ChipWits was a programming game written in MacFORTH.

[https://en.wikipedia.org/wiki/ChipWits](https://en.wikipedia.org/wiki/ChipWits)

------
dewster
Is there some level of art in CS and processor design? Yes, because there is
no one clearly "right" answer to larger problems. CM speaks eloquently, and
presses a lot of my buttons (i.e. I agree with him) regarding what is "wrong"
with how the industry approaches computing. But he then goes on to so strongly
advocate for his own stuff that he makes it sound like a panacea for all
computing ills. He comes across as an underdog with the solution to everything
that the world is unjustly ignoring, which is a little weird IMO. He would
make a great counter-culture guru.

I wanted to love Forth, but it's a cumbersome tiny language tied to a couple
of stacks that you have to micro manage. DUP, DROP, SWAP, etc. are
inefficient, much like copying a value from one register to another, which is
why most modern processors are 3 operand (to include the copy/move in the
operation). And running a stack-based language like Forth on a register-based
processor is a poor fit and inefficient, but that isn't necessarily a reason
to build custom hardware that fits the language (we don't really do that
anymore).

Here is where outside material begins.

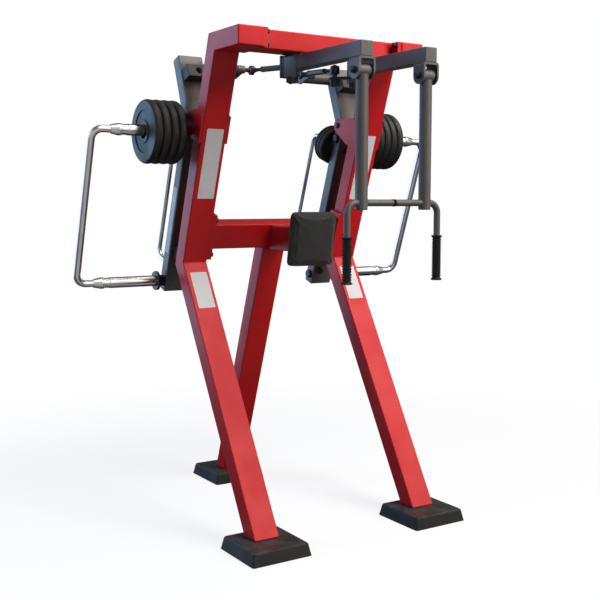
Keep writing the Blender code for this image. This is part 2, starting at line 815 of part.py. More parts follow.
def build_lever(name, side, parent):
    """The box-section lever with its stop block and the holes for what runs through it."""
    bm = bmesh.new()
    prism_mesh(bm, lever_outline(), LEVER_WIDE / 2.0)
    place = (side * POST_X, PIVOT_Y, PIVOT_Z)
    made = finish(bm, name, graphite_paint(), place, parent)
    add_bevel(made, 0.005)
    sunk = 0.002
    back_up = Vector((0.0, math.cos(POST_TILT), -math.sin(POST_TILT)))
    middle = on_lever_top(STOP_BLOCK_ALONG, -(LEVER_DEEP + STOP_BLOCK_DEEP - sunk) / 2.0)
    guide = bmesh.new()
    prism_mesh(
        guide,
        slab(middle, UP_LEVER, STOP_BLOCK_TALL, back_up, STOP_BLOCK_DEEP + sunk),
        STOP_BLOCK_WIDE / 2.0,
        side * POST_X,
    )
    boolean(made, finish(guide, name + "_block_guide", graphite_paint()), "UNION")
    pocket = on_lever_top(STOP_BLOCK_ALONG, -(LEVER_DEEP / 2.0 + STOP_BLOCK_DEEP))
    bore(made, (side * POST_X, *pocket), back_up, STOP_BLOCK_BORE_R, 0.08)
    across = (1.0, 0.0, 0.0)
    wide = 2.0 * TUBE_WIDE
    bore(made, (side * POST_X, PIVOT_Y, PIVOT_Z), across, PIVOT_BOLT_R + PLAY, wide, 20)
    bore(made, (side * POST_X, *on_lever_top(CROSS_TUBE_ALONG)), across, CROSS_TUBE_R + BORE_PLAY, wide, 24)
    for down in (SIDE_RAIL_TOP, SIDE_RAIL_LOW):
        bore(made, (side * POST_X, *on_lever(down)), across, SIDE_RAIL_R + BORE_PLAY, wide)
    for down in (REAR_RAIL_TOP, REAR_RAIL_LOW):
        bore(made, (side * REAR_RAIL_X, *on_lever(down)), BACK_POST, REAR_RAIL_R + BORE_PLAY, wide)


def build_pivot_bolt(name, side, parent):
    """The bolt through both brackets and the lever."""
    reach = TUBE_WIDE / 2.0 + BRACKET_THICK + GAP
    head = reach + PIVOT_HEAD_THICK
    points = [
        (PIVOT_HEAD_R - 0.002, -head),
        (PIVOT_HEAD_R, -head + 0.002),
        (PIVOT_HEAD_R, -reach),
        (PIVOT_BOLT_R, -reach),
        (PIVOT_BOLT_R, reach),
        (PIVOT_HEAD_R, reach),
        (PIVOT_HEAD_R, head - 0.002),
        (PIVOT_HEAD_R - 0.002, head),
    ]
    bm = bmesh.new()
    turned_solid(bm, points, 16, Vector((1.0, 0.0, 0.0)))
    place = (side * POST_X, PIVOT_Y, PIVOT_Z)
    finish(bm, name, black_steel(), place, parent, 35.0)


def crank_pin_centre():
    """The (y, z) centre of the pin that the link drives."""
    y, z = on_lever_top(CROSS_TUBE_ALONG)
    return y - CRANK_REACH, z + CRANK_RISE


def crank_outline():
    """Side view of the crank: round the cross tube, narrowing to its pin."""
    run = Vector((-CRANK_REACH, CRANK_RISE))
    face = math.degrees(math.atan2(run.y, run.x))
    spread = math.degrees(math.acos((CRANK_TUBE_END_R - CRANK_PIN_END_R) / run.length))
    outline = arc((0.0, 0.0), CRANK_TUBE_END_R, face + spread, face + 360.0 - spread, 12)
    outline += arc(tuple(run), CRANK_PIN_END_R, face - spread, face + spread, 6)
    return outline


def build_cross_tube(name, side, parent):
    """The tube through the top of the lever, its crank plate, and the crank's pin."""
    tube_y, tube_z = on_lever_top(CROSS_TUBE_ALONG)
    outer = POST_X + LEVER_WIDE / 2.0
    along = Vector((side, 0.0, 0.0))
    place = (0.0, tube_y, tube_z)
    bm = bmesh.new()
    turned_solid(bm, [(CROSS_TUBE_R, CRANK_X), (CROSS_TUBE_R, outer)], 24, along)
    made = finish(bm, name, graphite_paint(), place, parent, 35.0)
    guide = bmesh.new()
    prism_mesh(guide, crank_outline(), CRANK_THICK / 2.0, side * CRANK_X)
    boolean(made, finish(guide, name + "_crank_guide", graphite_paint(), place, parent), "UNION")
    ball_in = BALL_X - BALL_WIDE / 2.0 - PLAY
    ball_out = BALL_X + BALL_WIDE / 2.0 + PLAY
    plate_in = CRANK_X - CRANK_THICK / 2.0
    pin = [
        (CRANK_HEAD_R, ball_in - CRANK_HEAD_THICK),
        (CRANK_HEAD_R, ball_in),
        (CRANK_PIN_R, ball_in),
        (CRANK_PIN_R, ball_out),
        (CRANK_SPACER_R, ball_out),
        (CRANK_SPACER_R, plate_in - CRANK_HUB_IN),
        (CRANK_HUB_R, plate_in - CRANK_HUB_IN),
        (CRANK_HUB_R, plate_in + CRANK_THICK + CRANK_HUB_OUT),
    ]
    guide = bmesh.new()
    turned_solid(guide, pin, 14, along, Vector((0.0, -CRANK_REACH, CRANK_RISE)))
    boolean(made, finish(guide, name + "_pin_guide", black_steel(), place, parent), "UNION")


def build_link_ball(name, side, parent):
    """The pierced ball on the crank's pin."""
    half = BALL_WIDE / 2.0
    edge = math.degrees(math.asin(half / BALL_R))
    bore_r = CRANK_PIN_R + GAP
    outer = []
    for x, radius in arc((0.0, 0.0), BALL_R, 90.0 + edge, 90.0 - edge, 6):
        outer.append((radius, x))
    profile = [(bore_r, -half), *outer, (bore_r, half)]
    bm = bmesh.new()
    turn_mesh(bm, profile, 14)
    place = (side * BALL_X, *crank_pin_centre())
    finish(bm, name, chrome(), place, parent, 35.0)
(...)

This Emperor has no clothes.

Cue the true believers.

------
dewster
Forth is maybe one step up from an assembly language for a stack machine. Is
Forth difficult to master? Yes, partly because the target hardware is alien,
but mostly because you're doing things in glorified assembly posing as a
higher level language than it really is. And the syntax is screwy.

No wonder it's a massive struggle to do anything more than trivial projects in
Forth, writing assembly is always a huge pain in the ass.

We need to get past Forth's exoticism and see it for what it really is:
assembly + a huge dose of obfuscating downtrodden underdog philosophy.